Provides functionality to list datasets, query specific data using spatiotemporal filters (including OSPAR COMP areas), and save results to CSV.

The default API endpoint can be overridden per instance by assigning to base_url or BASE_URL after construction.

BASE_URL: str = 'https://www.dassh.ac.uk/plet/cgi-bin/get_form.py'
DEFAULT_INSTANCE: str = 'PLET'
SITE_URL: str = 'https://www.dassh.ac.uk/lifeforms/'
property base_url: str

Return the currently configured harvest endpoint.

get_base_url() str

Convenience method for reading the harvest endpoint.

get_dataset_names() List[str]

Retrieve all available dataset names from the DASSH website.

Returns:

A list of dataset names available for download.

Return type:

List[str]

get_instance() str | None

Return the currently active instance key, if selected.

classmethod get_instances() Dict[str, Dict[str, str]]

Return all configured endpoint instances from endpoints.json.

get_site_url() str

Convenience method for reading the website endpoint.

harvest_data(start_date: date, end_date: date, wkt: str, dataset_name: str, csv: bool = False, out_dir: str | None = None, name: str | None = None, retries: int = 3, backoff_factor: float = 60.0, timeout: float = 600.0) str | None

Harvest dataset from DASSH API for a given time range and spatial region. Optionally write output to a CSV file.

Parameters:
  • start_date – Start date of query.

  • end_date – End date of query.

  • wkt – WKT string representing the polygon region.

  • dataset_name – Dataset name to retrieve.

  • csv – If True, save as CSV file. If False, return as string.
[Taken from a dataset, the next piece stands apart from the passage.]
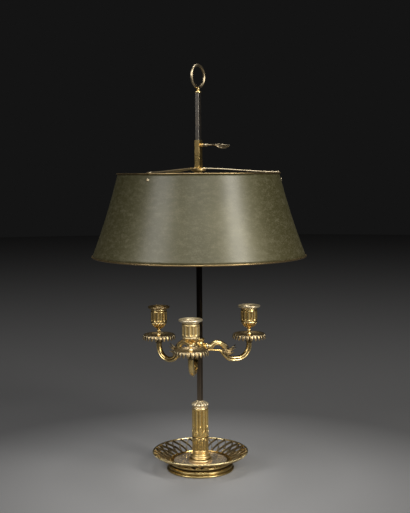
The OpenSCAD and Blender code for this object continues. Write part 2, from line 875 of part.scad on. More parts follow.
module candle_arm(k) {
    cup_z = pan_seat - pan_t + arm_lifts[k];
    neck_r = arm_d / 2 + 0.3;
    neck_down = cup_z - cup_h + bend_drop + 1.1;
    color(gilt)
        rotate([0, 0, arm_angles[k]])
            translate([0, 0, cluster_z]) {
                difference() {
                    union() {
                        arm_sweep();
                        translate([arm_reach, 0, cup_z - cup_h])
                            rotate_extrude()
                                polygon([
                                    [0, -neck_down], [neck_r, -neck_down], [neck_r, 0],
                                    [cup_r - 0.4, 1.4], [cup_r, 2.6],
                                    [cup_r - 1.2, 4], [cup_r - 1.6, 6],
                                    [cup_r, cup_h - 1.4], [cup_r, cup_h],
                                    [0, cup_h]
                                ]);
                    }
                    translate([0, 0, -4 * candle_hub_r])
                        cylinder(h = 8 * candle_hub_r, r = candle_hub_r);
                    translate([arm_reach, 0, cup_z - stud_down])
                        cylinder(h = stud_down + cut, r = stud_hole_r);
                }
                translate([candle_hub_r - 2.4, 0, 0])
                    rotate([0, 90, 0]) cylinder(h = 5, r = tenon_r);
            }
}

// ---------------------------------------------------------- pans and nozzles

// Puts its children on the axis of candle k, with z = 0 at the pan's well
module at_candle(k) {
    rotate([0, 0, arm_angles[k]])
        translate([arm_reach, 0, well_z(k)]) children();
}

module drip_pan(k) {
    rim_out = pan_d / 2;
    rim_in = rim_out - 2.6;
    well_r = rim_in * 0.66;
    color(gilt)
        at_candle(k)
            difference() {
                turned([
                    [0, -pan_t], [well_r, -pan_t],
                    [rim_in - 2, pan_depth - pan_t - 1.2],
                    [rim_in - 0.6, pan_depth - pan_t - 0.6],
                    [rim_out - 1.4, pan_depth - tongue_h],
                    [rim_out, pan_depth - tongue_h],
                    [rim_out - 0.4, pan_depth - tongue_h * 0.4],
                    [rim_in + 1, pan_depth], [rim_in - 0.6, pan_depth],
                    [rim_in - 2, pan_depth - 1], [well_r, 0], [0, 0]
                ]);
                translate([0, 0, -pan_t - cut])
                    cylinder(h = pan_t + 2 * cut, r = stud_hole_r);
                for (i = [0:tongues - 1])
                    rotate([0, 0, 360 * i / tongues])
                        translate([rim_out - 2.4, 0, pan_depth - tongue_h - 1.4])
                            rotate([45, 0, 0])
                                translate([0, -2.2, -2.2]) cube([4.4, 4.4, 4.4]);
            }
}

module nozzle(k) {
    ball_low_r = 3.4;
    ball_high_r = 2.7;
    ball_high_z = 2 * ball_low_r + ball_high_r + 0.3;
    neck_z = ball_high_z + ball_high_r;
    calyx_z = nozzle_h * 0.46;
    body_r = nozzle_d / 2;
    cup_bore_r = candle_d / 2 + bobeche_wall + slide_gap;
    cup_floor = calyx_z + 3.6;
    color(gilt)
        at_candle(k)
            difference() {
                union() {
                    turned([
                        [0, 0], [2.4, 0], [2, neck_z - ball_high_r],
                        [1.8, neck_z], [3.4, neck_z + 2],
                        [body_r * 0.62, neck_z + 4.6],
                        [body_r * 0.84, calyx_z - 2.6],
                        [body_r * 0.9, calyx_z], [0, calyx_z]
                    ]);
                    translate([0, 0, ball_low_r + 0.1]) sphere(ball_low_r);
                    translate([0, 0, ball_high_z]) sphere(ball_high_r);
                    turned([
                        [0, calyx_z], [body_r - 0.6, calyx_z],
                        [body_r - 0.2, calyx_z + 0.8],
                        [body_r - 0.8, calyx_z + 2],
                        [body_r, calyx_z + 3], [body_r, nozzle_h - 4.4],
                        [body_r - 0.8, nozzle_h - 3.4],
                        [body_r - 0.4, nozzle_h - 1.6],
                        [body_r - 1, nozzle_h], [0, nozzle_h]
                    ]);
                }
                translate([0, 0, cup_floor])
                    cylinder(h = nozzle_h - cup_floor + cut, r = cup_bore_r);
                translate([0, 0, -cut]) cylinder(h = stud_up + cut, r = stud_hole_r);
                for (i = [0:nozzle_flutes - 1])
                    rotate([0, 0, 360 * (i + 0.5) / nozzle_flutes])
                        flute(
                            body_r, nozzle_flute_w, nozzle_flute_depth,
                            calyx_z + 3.6, nozzle_h - 5
                        );
            }
}

module nozzle_stud(k) {
    color(steel)
        at_candle(k)
            translate([0, 0, 0.5 - pan_t - stud_down])
                cylinder(h = stud_down + pan_t + stud_up - 1, r = stud_r);
}

module bobeche(k) {
    hole_r = candle_d / 2;
    tube_r = hole_r + bobeche_wall;
    rim_r = bobeche_d / 2;
    bead_z = bobeche_t * 0.7;
    color(gilt)
        at_candle(k)
            translate([0, 0, nozzle_h])
                difference() {
                    turned([
                        [0, -bobeche_len], [tube_r, -bobeche_len], [tube_r, 0],
                        [nozzle_d / 2 - 2, 0], [rim_r - 1.2, bobeche_t * 0.28],
                        [rim_r, bobeche_t * 0.52], [rim_r - 0.2, bobeche_t * 0.8],
                        [rim_r - 1, bobeche_t], [rim_r - 2.2, bobeche_t * 0.9],
                        [hole_r + 2, bead_z - 0.3], [hole_r + 0.4, bead_z],
                        [0, bead_z]
                    ]);
                    translate([0, 0, -bobeche_len - cut])
                        cylinder(h = bobeche_len + bobeche_t + 2 * cut, r = hole_r);
                }
}

// ------------------------------------------------------------------- output

base_dish();
gallery();
gallery_rim();
column_base();
column();
column_cap();
rod();
rod_washer();
rod_nut();
finial_collar();
finial_ring();
shade_sleeve();
shade_hub();
spider_arm(spider_angles[0]);  // spider_arm_1
spider_arm(spider_angles[1]);  // spider_arm_2
spider_arm(spider_angles[2]);  // spider_arm_3
spider_rivets();
shade_key();
shade_body();
shade_top_rim();
shade_bottom_rim();
shade_screws();
shade_nuts();
candle_hub();
candle_key();
candle_arm(0);  // candle_arm_1
candle_arm(1);  // candle_arm_2
candle_arm(2);  // candle_arm_3
drip_pan(0);  // drip_pan_1
drip_pan(1);  // drip_pan_2
drip_pan(2);  // drip_pan_3
nozzle(0);  // nozzle_1
nozzle(1);  // nozzle_2
nozzle(2);  // nozzle_3
nozzle_stud(0);  // nozzle_stud_1
nozzle_stud(1);  // nozzle_stud_2
nozzle_stud(2);  // nozzle_stud_3
bobeche(0);  // bobeche_1
bobeche(1);  // bobeche_2
bobeche(2);  // bobeche_3
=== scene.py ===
from math import asin, atan, atan2, cos, hypot, pi, radians, sin, tau

import bmesh
import bpy
import numpy as np
from mathutils import Matrix, Vector


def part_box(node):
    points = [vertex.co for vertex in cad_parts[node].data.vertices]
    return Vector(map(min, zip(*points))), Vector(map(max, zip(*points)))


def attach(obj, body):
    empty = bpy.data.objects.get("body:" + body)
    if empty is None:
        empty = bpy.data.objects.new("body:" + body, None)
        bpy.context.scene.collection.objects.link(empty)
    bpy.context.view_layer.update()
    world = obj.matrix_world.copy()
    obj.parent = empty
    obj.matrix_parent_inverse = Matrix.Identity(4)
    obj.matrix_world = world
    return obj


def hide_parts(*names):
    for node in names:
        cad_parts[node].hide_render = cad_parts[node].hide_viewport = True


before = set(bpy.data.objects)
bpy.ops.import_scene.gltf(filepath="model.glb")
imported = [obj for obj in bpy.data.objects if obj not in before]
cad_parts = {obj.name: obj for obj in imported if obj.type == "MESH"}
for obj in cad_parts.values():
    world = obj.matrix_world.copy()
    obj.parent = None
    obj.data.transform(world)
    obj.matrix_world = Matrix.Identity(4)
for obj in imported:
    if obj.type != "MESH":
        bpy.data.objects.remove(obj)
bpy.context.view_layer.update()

# Sizes are in millimetres and become metres where a mesh is made.
MM = 0.001
CANDLES = (1, 2, 3)
SPIDER_ANGLES = (-90, 30, 150)
# The column and the nozzles have as many flutes.
FLUTES = 12
COLUMN_TURN = radians(20.4)
# The width of a usual groove, in metres.
GROOVE = 0.0012
# The shade's radius at its upper edge, its slope there and how that grows further down.
SHADE_TOP_R, SHADE_SLOPE, SHADE_FLARE = 131.2, 0.249, 0.00053
SCREW_DROP = 10.5
ARM_REACH = 89.5


# --- sizes from the frame

def span(node):
    """Lowest and highest height and the middle of a CAD node, in mm."""
    low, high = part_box(node)
    return low.z / MM, high.z / MM, (low + high) / (2 * MM)


def reach(node):
    """Half the width of a CAD node along X, in mm."""
    low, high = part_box(node)
    return (high.x - low.x) / (2 * MM)


def candle_place(k):
    """Middle of nozzle k, its turn round the rod and the height of its seat."""
    low, _, middle = span(f"nozzle_{k}")
    return middle.x, middle.y, atan2(middle.y, middle.x), low


# --- outlines

def arc(r, z, size, start, end, steps=10):
    """Points of an arc about (r, z), with its angles in degrees."""
    turns = np.radians(np.linspace(start, end, steps))
    return [(r + size * cos(t), z + size * sin(t)) for t in turns]


def raised(points, z, r=0.0):
    """An outline moved up by z and outwards by r."""
    return [(x + r, y + z) for x, y in points]


def rounded(points, size, steps=4):
    """A closed outline with each corner rounded off."""
    points = [np.array(p, float) for p in points]
    result = []
    for i, corner in enumerate(points):
        back, ahead = points[i - 1] - corner, points[(i + 1) % len(points)] - corner
        cut = min(size, 0.45 * np.linalg.norm(back), 0.45 * np.linalg.norm(ahead))
        start = corner + back / np.linalg.norm(back) * cut
        end = corner + ahead / np.linalg.norm(ahead) * cut
        for t in np.linspace(0, 1, steps):
            result.append((1 - t) ** 2 * start + 2 * t * (1 - t) * corner + t * t * end)
    return result


def smoothed(points, steps):
    """Points of a smooth open curve through the given points."""
    points = np.array(points, float)
    known = np.r_[0, np.cumsum(np.linalg.norm(np.diff(points, axis=0), axis=1))]
    wanted = np.linspace(0, known[-1], steps)
    slopes = np.gradient(points, known, axis=0)
    cell = np.clip(np.searchsorted(known, wanted, "right") - 1, 0, len(known) - 2)
    width = (known[cell + 1] - known[cell])[:, None]
    t = ((wanted - known[cell]) / width[:, 0])[:, None]
    start, end = points[cell], points[cell + 1]
    leave, arrive = slopes[cell] * width, slopes[cell + 1] * width
    return ((2 * t**3 - 3 * t**2 + 1) * start + (t**3 - 2 * t**2 + t) * leave
            + (3 * t**2 - 2 * t**3) * end + (t**3 - t**2) * arrive)


def groove_depth(away, width, depth):
    """Depth of a round-bottomed groove at a distance from its middle line."""
    size = (width**2 / 4 + depth**2) / (2 * depth)
    return np.maximum(np.sqrt(np.clip(size**2 - away**2, 0, None)) - size + depth, 0)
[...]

  • out_dir – Directory to save the CSV file (required if csv=True).

  • name – Name of the CSV file (required if csv=True).

  • retries – Number of retry attempts on failure.

  • backoff_factor – Backoff multiplier for retry wait time.

  • timeout – Request timeout in seconds.

Returns:

CSV string if csv=False, otherwise None.

Raises:
set_base_url(value: str) None

Convenience method for updating the harvest endpoint.

set_instance(instance_name: str) None

Switch both URLs to a named instance from endpoints.json.

set_site_url(value: str) None

Convenience method for updating the website endpoint.

property site_url: str

Return the currently configured website endpoint.

OSPARRegions

class harvest_plet.ospar_comp.OSPARRegions

Bases: object

A class for fetching and handling OSPAR WFS component data. Description of data: https://odims.ospar.org/en/submissions/ospar_comp_au_2023_01/ json url: https://odims.ospar.org/geoserver/odims/wfs?service=WFS&version=2.0.0&request=GetFeature&typeName=ospar_comp_au_2023_01_001&outputFormat=application/json

get_all_ids() List[str]

Get a list of all feature IDs in the dataset.

Returns:

A list of feature IDs.

Return type:

List[str]

get_wkt(id: str, simplify: bool = False) str | None

Retrieve the WKT (Well-Known Text) geometry string for a given feature ID.

Optionally simplifies the geometry to reduce its size while preserving topology. Tiny polygons are removed and coordinates are rounded to 0.01 precision.

Parameters:
  • id (str) – The unique identifier of the feature.

  • simplify (bool) – Whether to simplify the geometry before returning.

Returns:

The WKT string of the geometry, or None if not found.

Return type:

Optional[str]

plot_map(id: str | None = None, show: bool = True, output_dir: str | None = None) None

Plot the geometry of a specific feature ID or all features on a static map.

If an ID is provided, only that feature is plotted. Otherwise, all features in the dataset are plotted.

Parameters:
  • id (Optional[str]) – Feature ID to plot. If None, plots all features.

  • show (bool) – Whether to display the plot interactively.

  • output_dir (Optional[str]) – Directory to save the plot image. If None, plot is not saved.

Returns:

None

Return type:

None

harvest_for_assessment

harvest_plet.harvest_for_assessment.harvest_for_assessment(start_date: date, end_date: date, out_dir: str | None = None, overwrite: bool = False, logs_dir: str | None = None, plet_harvester: PLETHarvester | None = None) DataFrame

Harvest datasets for all OSPAR regions within a given date range, with caching and optional logging.

Data for each dataset and region combination is retrieved and stored in a local cache directory. If the file already exists and overwrite is False, the data is skipped. Logs are written to a timestamped log file. The combined data is returned as a pandas dataframe.

param start_date:

Start date of the data harvest (inclusive).

type start_date:

date

param end_date:

End date of the data harvest (inclusive).

type end_date:

date

param out_dir:

Directory to store cached CSV files. Defaults to ‘.cache’ if None.

type out_dir:

Optional[str]

param overwrite:

Whether to overwrite existing cached files. Defaults to False.

type overwrite:

bool

param logs_dir:

Directory to store log files. Defaults to a ‘logs’ folder in the package if None.

type logs_dir:

Optional[str]

param plet_harvester:

Optional preconfigured PLET harvester instance. If None, a new default PLETHarvester instance is created.

type plet_harvester:

Optional[PLETHarvester]

Returns:

Merged dataframe with dataset_name and region_id as first columns.

Return type:

pd.DataFrame